== Written exercise ==
Up to and including the line that contains "from math import cos, radians, sin, sqrt, tan", write out each line of the material from its first line, exactly.
━━━━━━━━━━━━━━━━━━━━
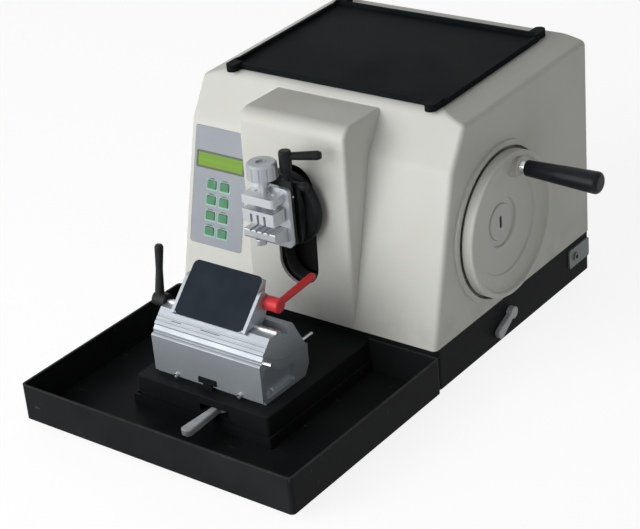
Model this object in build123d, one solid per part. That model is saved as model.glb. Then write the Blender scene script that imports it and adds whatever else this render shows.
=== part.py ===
from build123d import *
import os
from math import cos, radians, sin, sqrt, tan

# Rotary microtome. X runs across the machine, +Y to its rear and +Z up.
# Inside this file y = 0 is the foot of the casing's front and z = 0 is the bench.
# placed() shifts every piece, so that the origin is the middle of the footprint.

# ---------------------------------------------------------------- driving sizes, mm
# base
foot_height = 10
foot_radius = 14
chassis_height = 50
base_width = 360
base_depth = 337
chassis_wall = 9
chassis_floor = 8
chassis_corner = 9
tongue_width = 184
tongue_reach = 184
tongue_height = 41
tray_ledge = 12
tray_ledge_thickness = 2
# casing
case_wall = 4
lean_height = 190
lean_angle = 14.6
brow_angle = 32
front_height = 244
top_slope = 1.66
lean_radius = 30
crown_radius = 14
rear_radius = 16
shoulder_width = 32
shoulder_drop = 10
section_lift = 0.2
case_edge_radius = 6
bulge_width = 144
bulge_height = 236
bulge_lean = 8
bulge_radius = 16
bulge_edge_radius = 4
slot_width = 54
slot_bottom = 38
slot_top = 184
liner_wall = 2.5
liner_depth = 26
# control panel
panel_width = 77
panel_foot = 49
panel_head = 184
panel_middle = 133
panel_thickness = 2
display_width = 71
display_height = 20
display_border = 2.2
display_middle = 146
key_width = 12.8
key_height = 9.8
key_column_gap = 19
key_row_gap = 18.5
key_top_row = 119
key_middle = 134
key_proud = 1
key_travel = 0.8
key_flange = 0.9
# tray on the top
top_tray_width = 288
top_tray_depth = 211
top_tray_front = 88
top_tray_height = 7
top_tray_floor = 2.4
top_tray_rim = 3.2
top_tray_tab = 14
top_tray_corner = 9
# waste tray
waste_width = 371
waste_reach = 267.6
waste_height = 43
waste_sheet = 2.5
waste_inner_height = 16
waste_corner = 5
# drive
wheel_y = 138.4
wheel_z = 156.7
wheel_radius = 84
wheel_front = 197
wheel_pan_depth = 8
wheel_ring_width = 6
wheel_ring_height = 3.4
shaft_radius = 10
crank_radius = 65
crank_angle = 20
crank_boss_radius = 13
crank_pin_radius = 4
collar_radius = 8
collar_length = 5
grip_length = 91
grip_root_radius = 9
grip_end_radius = 12.5
stroke = 60
crank_disc_radius = 42
crank_disc_thickness = 10
yoke_thickness = 10
block_size = 18
bearing_radius = 19
bearing_width = 12
# carriage and arm
arm_z = 199
arm_radius = 22
arm_length = 136
arm_disc_radius = 44
arm_disc_thickness = 9
arm_disc_front = 13
carriage_front = 36
carriage_depth = 68
carriage_half = 31
curtain_thickness = 2
curtain_width = 80
curtain_below = 100
nut_radius = 12
nut_length = 12
screw_radius = 5
motor_size = 42
motor_length = 40
motor_gap = 46
# orientation head
tilt_centre = 74
tilt_radius = 60
seat_half_height = 30
seat_half_width = 20
x_block_front = 24
swivel_radius = 52
z_block_front = 33
head_half_width = 29
head_half_height = 31
z_block_half_height = 29.5
lug_left = 5
lug_right = 28
lug_back = -26.8
lug_top = 245
# specimen clamp
clamp_plate = 5.5
clamp_plate_bottom = 167
clamp_plate_top = 237
clamp_half_width = 27
jaw_half_width = 21.5
jaw_front = 60
lower_jaw_top = 191
lower_jaw_height = 13
mouth = 9
moving_jaw_height = 15
bridge_bottom = 222
bridge_height = 10
clamp_screw_y = 45
clamp_screw_radius = 4
guide_pin_radius = 2.5
guide_pin_x = 13
knob_radius = 17
knob_neck_radius = 6
knob_neck_bottom = 240
knob_neck_top = 246
knob_bottom = 250
knob_top = 268
flute_radius = 1.6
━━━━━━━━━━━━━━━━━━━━
== Output below ==
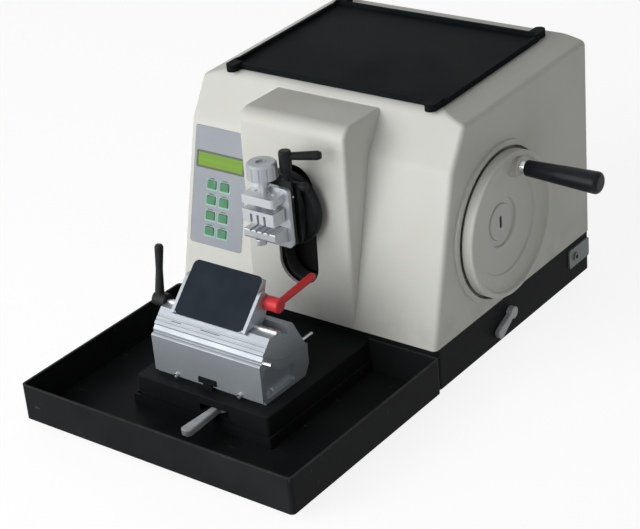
Model this object in build123d, one solid per part. That model is saved as model.glb. Then write the Blender scene script that imports it and adds whatever else this render shows.
=== part.py ===
from build123d import *
import os
from math import cos, radians, sin, sqrt, tan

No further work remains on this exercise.